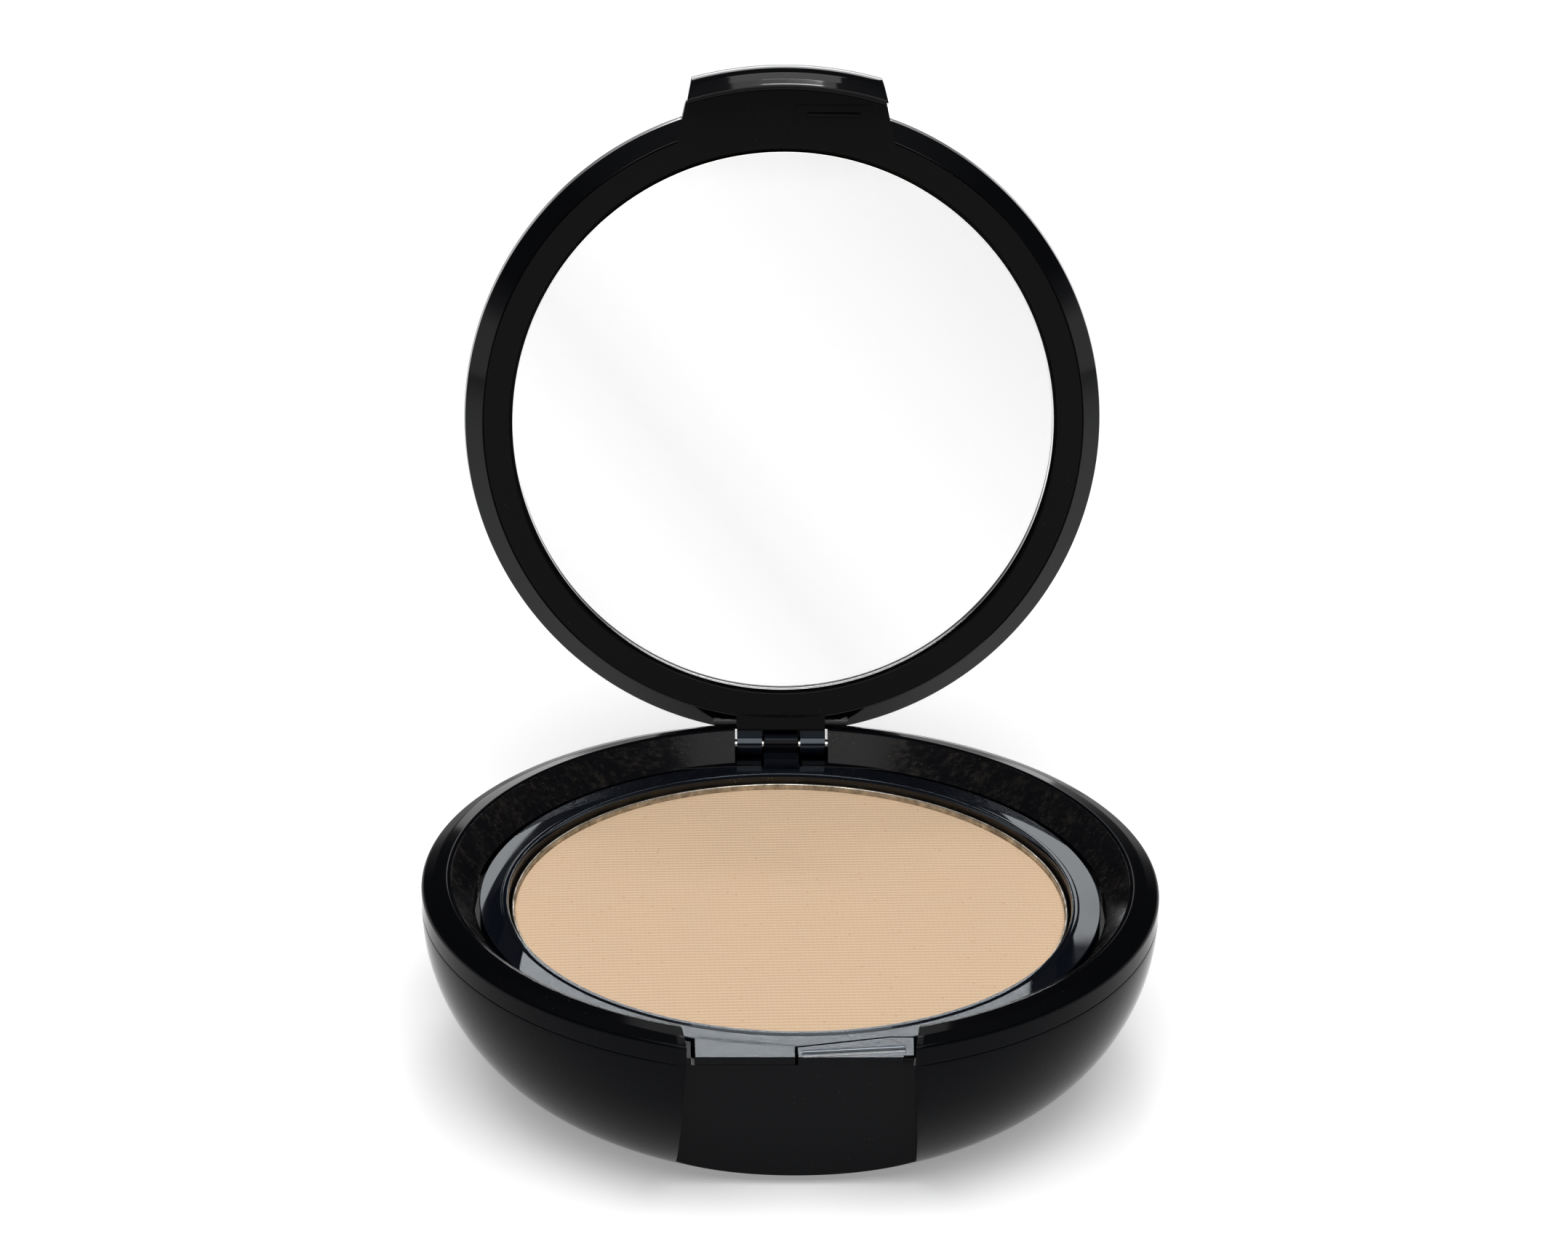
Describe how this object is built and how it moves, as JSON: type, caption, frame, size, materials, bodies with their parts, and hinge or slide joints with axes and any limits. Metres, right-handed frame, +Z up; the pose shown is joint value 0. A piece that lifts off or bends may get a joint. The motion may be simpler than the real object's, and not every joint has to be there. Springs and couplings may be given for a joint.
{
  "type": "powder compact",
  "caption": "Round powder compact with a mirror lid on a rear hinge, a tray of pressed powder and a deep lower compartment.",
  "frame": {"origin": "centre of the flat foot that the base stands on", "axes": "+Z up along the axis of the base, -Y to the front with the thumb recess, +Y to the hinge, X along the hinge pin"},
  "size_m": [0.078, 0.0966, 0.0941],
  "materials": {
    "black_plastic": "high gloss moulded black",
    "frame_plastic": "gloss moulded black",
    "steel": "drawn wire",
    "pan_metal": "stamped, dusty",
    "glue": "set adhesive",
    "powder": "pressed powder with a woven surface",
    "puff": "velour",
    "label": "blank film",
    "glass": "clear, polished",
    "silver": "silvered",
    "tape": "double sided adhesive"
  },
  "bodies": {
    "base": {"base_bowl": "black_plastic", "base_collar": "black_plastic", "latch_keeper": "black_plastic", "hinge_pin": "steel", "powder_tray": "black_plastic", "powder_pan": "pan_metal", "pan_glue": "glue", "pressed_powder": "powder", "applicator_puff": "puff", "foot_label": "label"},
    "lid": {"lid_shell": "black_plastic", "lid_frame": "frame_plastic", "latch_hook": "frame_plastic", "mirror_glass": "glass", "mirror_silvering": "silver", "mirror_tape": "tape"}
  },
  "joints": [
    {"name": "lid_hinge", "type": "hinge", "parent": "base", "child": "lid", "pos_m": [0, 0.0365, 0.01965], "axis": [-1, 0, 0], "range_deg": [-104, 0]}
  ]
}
+-------+
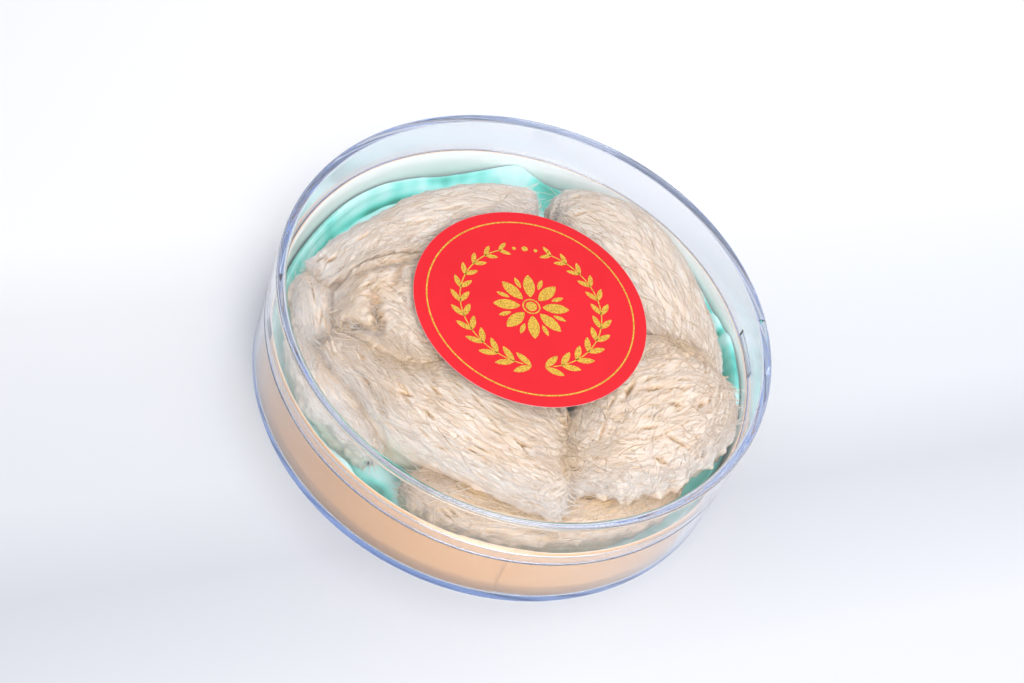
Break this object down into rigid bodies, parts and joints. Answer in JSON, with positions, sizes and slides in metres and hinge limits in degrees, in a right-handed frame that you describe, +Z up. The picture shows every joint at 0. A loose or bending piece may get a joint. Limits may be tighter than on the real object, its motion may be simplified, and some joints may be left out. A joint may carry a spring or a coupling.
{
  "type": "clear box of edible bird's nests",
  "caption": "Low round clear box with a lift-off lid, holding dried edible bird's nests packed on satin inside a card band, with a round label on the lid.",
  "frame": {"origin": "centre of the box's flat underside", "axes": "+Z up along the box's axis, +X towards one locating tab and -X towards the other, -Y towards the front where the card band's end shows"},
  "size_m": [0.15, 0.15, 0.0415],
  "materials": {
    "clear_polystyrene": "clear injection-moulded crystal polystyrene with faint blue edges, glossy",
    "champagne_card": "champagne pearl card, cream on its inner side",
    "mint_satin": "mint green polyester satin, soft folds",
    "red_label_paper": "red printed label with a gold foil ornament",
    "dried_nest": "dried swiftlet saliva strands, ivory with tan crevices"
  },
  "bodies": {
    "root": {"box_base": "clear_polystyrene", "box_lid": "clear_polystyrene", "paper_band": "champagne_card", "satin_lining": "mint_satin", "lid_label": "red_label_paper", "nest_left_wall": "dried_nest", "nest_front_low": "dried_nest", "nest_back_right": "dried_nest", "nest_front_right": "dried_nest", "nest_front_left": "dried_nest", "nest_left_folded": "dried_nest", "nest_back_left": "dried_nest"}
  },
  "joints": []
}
+-------+
**WRITTEN TASK**:
How many of the lines in the listing above hold the word "type"? Report only that figure.

**SOLUTION**:
4